◆ **WHAT NEEDS TO BE DONE**
Nothing outside the stretch should be returned: give exactly the lines from the line containing "strip.parent = sleeve" through the line containing "Vector(map(max, high, point))", including both.

◆ **SUPPLIED DATA**
^^^^^^^^

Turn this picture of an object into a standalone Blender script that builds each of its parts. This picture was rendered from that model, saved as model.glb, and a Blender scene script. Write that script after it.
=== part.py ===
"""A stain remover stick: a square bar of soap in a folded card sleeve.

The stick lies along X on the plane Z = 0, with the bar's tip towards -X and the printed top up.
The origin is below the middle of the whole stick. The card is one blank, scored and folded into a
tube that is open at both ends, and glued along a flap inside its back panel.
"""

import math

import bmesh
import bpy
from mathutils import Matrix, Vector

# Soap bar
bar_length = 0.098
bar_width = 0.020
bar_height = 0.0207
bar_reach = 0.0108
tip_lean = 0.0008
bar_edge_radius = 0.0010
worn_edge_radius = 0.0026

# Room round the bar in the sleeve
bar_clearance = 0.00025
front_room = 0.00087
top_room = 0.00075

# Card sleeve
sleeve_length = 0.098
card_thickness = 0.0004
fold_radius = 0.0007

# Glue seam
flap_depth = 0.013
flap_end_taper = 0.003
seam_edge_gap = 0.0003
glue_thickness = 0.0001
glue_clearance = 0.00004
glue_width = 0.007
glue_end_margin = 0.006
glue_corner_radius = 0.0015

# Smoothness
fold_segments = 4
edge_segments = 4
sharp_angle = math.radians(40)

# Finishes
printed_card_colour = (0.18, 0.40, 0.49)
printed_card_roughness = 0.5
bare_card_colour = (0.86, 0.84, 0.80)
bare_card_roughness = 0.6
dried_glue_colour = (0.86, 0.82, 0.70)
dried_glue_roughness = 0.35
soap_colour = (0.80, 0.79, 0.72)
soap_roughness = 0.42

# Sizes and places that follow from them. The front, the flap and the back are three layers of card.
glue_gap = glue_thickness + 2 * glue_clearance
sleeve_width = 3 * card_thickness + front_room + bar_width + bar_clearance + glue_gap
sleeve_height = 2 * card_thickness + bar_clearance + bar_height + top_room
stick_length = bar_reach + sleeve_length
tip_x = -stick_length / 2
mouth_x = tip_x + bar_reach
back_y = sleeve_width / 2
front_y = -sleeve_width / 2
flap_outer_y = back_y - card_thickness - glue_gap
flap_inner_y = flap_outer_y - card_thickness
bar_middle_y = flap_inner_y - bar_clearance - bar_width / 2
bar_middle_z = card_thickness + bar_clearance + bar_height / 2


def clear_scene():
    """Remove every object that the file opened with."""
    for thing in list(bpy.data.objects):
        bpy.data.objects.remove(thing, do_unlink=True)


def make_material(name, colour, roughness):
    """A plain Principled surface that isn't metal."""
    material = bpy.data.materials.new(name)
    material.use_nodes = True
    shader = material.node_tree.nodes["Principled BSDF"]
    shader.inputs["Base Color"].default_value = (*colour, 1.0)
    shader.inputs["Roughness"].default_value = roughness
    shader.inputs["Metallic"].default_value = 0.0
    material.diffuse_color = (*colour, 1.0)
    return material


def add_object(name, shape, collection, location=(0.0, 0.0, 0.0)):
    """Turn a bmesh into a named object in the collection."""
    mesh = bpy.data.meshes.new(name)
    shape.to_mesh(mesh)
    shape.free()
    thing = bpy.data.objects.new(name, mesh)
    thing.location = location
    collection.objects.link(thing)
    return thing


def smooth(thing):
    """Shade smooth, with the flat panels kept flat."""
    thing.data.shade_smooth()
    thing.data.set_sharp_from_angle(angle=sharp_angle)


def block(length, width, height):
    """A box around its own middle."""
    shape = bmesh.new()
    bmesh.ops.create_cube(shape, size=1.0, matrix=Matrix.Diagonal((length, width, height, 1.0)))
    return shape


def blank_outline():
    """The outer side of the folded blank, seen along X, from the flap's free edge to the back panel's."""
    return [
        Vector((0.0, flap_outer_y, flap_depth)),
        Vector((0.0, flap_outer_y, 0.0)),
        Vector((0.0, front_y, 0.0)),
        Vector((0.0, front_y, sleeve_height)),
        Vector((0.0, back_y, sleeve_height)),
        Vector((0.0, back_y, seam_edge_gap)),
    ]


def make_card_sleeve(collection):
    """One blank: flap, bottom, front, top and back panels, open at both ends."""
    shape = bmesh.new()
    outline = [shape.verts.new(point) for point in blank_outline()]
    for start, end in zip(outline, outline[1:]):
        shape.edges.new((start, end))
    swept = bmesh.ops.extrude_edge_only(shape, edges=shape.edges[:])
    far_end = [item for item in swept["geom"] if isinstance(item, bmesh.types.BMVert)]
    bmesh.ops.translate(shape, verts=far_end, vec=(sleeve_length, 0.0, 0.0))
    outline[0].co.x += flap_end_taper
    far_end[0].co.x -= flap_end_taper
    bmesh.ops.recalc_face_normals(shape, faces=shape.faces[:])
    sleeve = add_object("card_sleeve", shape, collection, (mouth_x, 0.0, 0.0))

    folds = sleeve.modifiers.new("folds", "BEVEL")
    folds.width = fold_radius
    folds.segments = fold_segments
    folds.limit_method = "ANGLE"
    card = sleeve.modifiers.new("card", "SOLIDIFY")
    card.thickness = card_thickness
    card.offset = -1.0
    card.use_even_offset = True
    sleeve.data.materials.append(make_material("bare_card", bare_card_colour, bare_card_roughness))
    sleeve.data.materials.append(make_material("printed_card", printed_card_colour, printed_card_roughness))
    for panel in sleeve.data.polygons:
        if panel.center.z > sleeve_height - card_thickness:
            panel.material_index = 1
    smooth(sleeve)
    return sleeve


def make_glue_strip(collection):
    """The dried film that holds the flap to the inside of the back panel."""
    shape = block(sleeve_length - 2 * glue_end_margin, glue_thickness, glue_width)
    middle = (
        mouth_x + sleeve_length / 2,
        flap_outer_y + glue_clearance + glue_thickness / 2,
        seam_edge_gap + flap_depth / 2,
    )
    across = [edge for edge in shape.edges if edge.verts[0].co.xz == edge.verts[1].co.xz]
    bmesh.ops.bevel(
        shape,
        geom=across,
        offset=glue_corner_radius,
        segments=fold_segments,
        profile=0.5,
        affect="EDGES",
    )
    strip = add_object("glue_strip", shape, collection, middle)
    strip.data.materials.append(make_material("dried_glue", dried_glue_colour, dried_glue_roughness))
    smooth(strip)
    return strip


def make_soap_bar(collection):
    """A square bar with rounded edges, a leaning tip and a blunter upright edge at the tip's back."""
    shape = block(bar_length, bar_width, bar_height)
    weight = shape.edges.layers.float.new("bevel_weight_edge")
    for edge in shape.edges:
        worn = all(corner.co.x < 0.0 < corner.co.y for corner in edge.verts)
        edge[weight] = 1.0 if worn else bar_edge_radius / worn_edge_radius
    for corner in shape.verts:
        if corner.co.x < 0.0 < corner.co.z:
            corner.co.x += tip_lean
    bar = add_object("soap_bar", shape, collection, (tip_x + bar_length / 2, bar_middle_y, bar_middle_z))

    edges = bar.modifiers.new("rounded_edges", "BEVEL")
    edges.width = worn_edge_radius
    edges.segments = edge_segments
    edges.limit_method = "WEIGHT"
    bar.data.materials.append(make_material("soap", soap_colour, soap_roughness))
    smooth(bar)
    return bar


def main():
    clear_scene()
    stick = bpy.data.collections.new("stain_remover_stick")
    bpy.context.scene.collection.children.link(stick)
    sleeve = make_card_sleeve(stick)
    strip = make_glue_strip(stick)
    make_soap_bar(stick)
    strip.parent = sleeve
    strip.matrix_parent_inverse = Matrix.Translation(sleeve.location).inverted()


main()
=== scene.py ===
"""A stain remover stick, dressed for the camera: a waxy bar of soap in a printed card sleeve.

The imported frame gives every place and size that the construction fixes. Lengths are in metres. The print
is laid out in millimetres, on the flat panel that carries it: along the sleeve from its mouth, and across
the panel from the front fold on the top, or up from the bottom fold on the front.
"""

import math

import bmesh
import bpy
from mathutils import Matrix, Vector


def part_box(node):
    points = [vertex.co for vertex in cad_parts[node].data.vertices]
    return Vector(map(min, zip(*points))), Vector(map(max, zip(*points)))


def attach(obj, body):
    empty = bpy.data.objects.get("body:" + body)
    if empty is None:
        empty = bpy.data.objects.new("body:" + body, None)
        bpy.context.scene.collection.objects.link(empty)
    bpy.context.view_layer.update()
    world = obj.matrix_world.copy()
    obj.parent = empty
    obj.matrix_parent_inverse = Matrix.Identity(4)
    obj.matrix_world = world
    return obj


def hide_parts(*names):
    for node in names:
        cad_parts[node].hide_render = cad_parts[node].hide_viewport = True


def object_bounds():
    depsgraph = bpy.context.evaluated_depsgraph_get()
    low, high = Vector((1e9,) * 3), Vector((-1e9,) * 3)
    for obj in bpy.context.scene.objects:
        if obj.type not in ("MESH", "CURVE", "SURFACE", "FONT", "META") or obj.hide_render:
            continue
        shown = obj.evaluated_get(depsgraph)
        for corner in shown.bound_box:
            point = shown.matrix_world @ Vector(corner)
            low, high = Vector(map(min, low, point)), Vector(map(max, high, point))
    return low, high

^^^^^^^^

◆ **COMPLETE RESPONSE**
    strip.parent = sleeve
    strip.matrix_parent_inverse = Matrix.Translation(sleeve.location).inverted()


main()
=== scene.py ===
"""A stain remover stick, dressed for the camera: a waxy bar of soap in a printed card sleeve.

The imported frame gives every place and size that the construction fixes. Lengths are in metres. The print
is laid out in millimetres, on the flat panel that carries it: along the sleeve from its mouth, and across
the panel from the front fold on the top, or up from the bottom fold on the front.
"""

import math

import bmesh
import bpy
from mathutils import Matrix, Vector


def part_box(node):
    points = [vertex.co for vertex in cad_parts[node].data.vertices]
    return Vector(map(min, zip(*points))), Vector(map(max, zip(*points)))


def attach(obj, body):
    empty = bpy.data.objects.get("body:" + body)
    if empty is None:
        empty = bpy.data.objects.new("body:" + body, None)
        bpy.context.scene.collection.objects.link(empty)
    bpy.context.view_layer.update()
    world = obj.matrix_world.copy()
    obj.parent = empty
    obj.matrix_parent_inverse = Matrix.Identity(4)
    obj.matrix_world = world
    return obj


def hide_parts(*names):
    for node in names:
        cad_parts[node].hide_render = cad_parts[node].hide_viewport = True


def object_bounds():
    depsgraph = bpy.context.evaluated_depsgraph_get()
    low, high = Vector((1e9,) * 3), Vector((-1e9,) * 3)
    for obj in bpy.context.scene.objects:
        if obj.type not in ("MESH", "CURVE", "SURFACE", "FONT", "META") or obj.hide_render:
            continue
        shown = obj.evaluated_get(depsgraph)
        for corner in shown.bound_box:
            point = shown.matrix_world @ Vector(corner)
            low, high = Vector(map(min, low, point)), Vector(map(max, high, point))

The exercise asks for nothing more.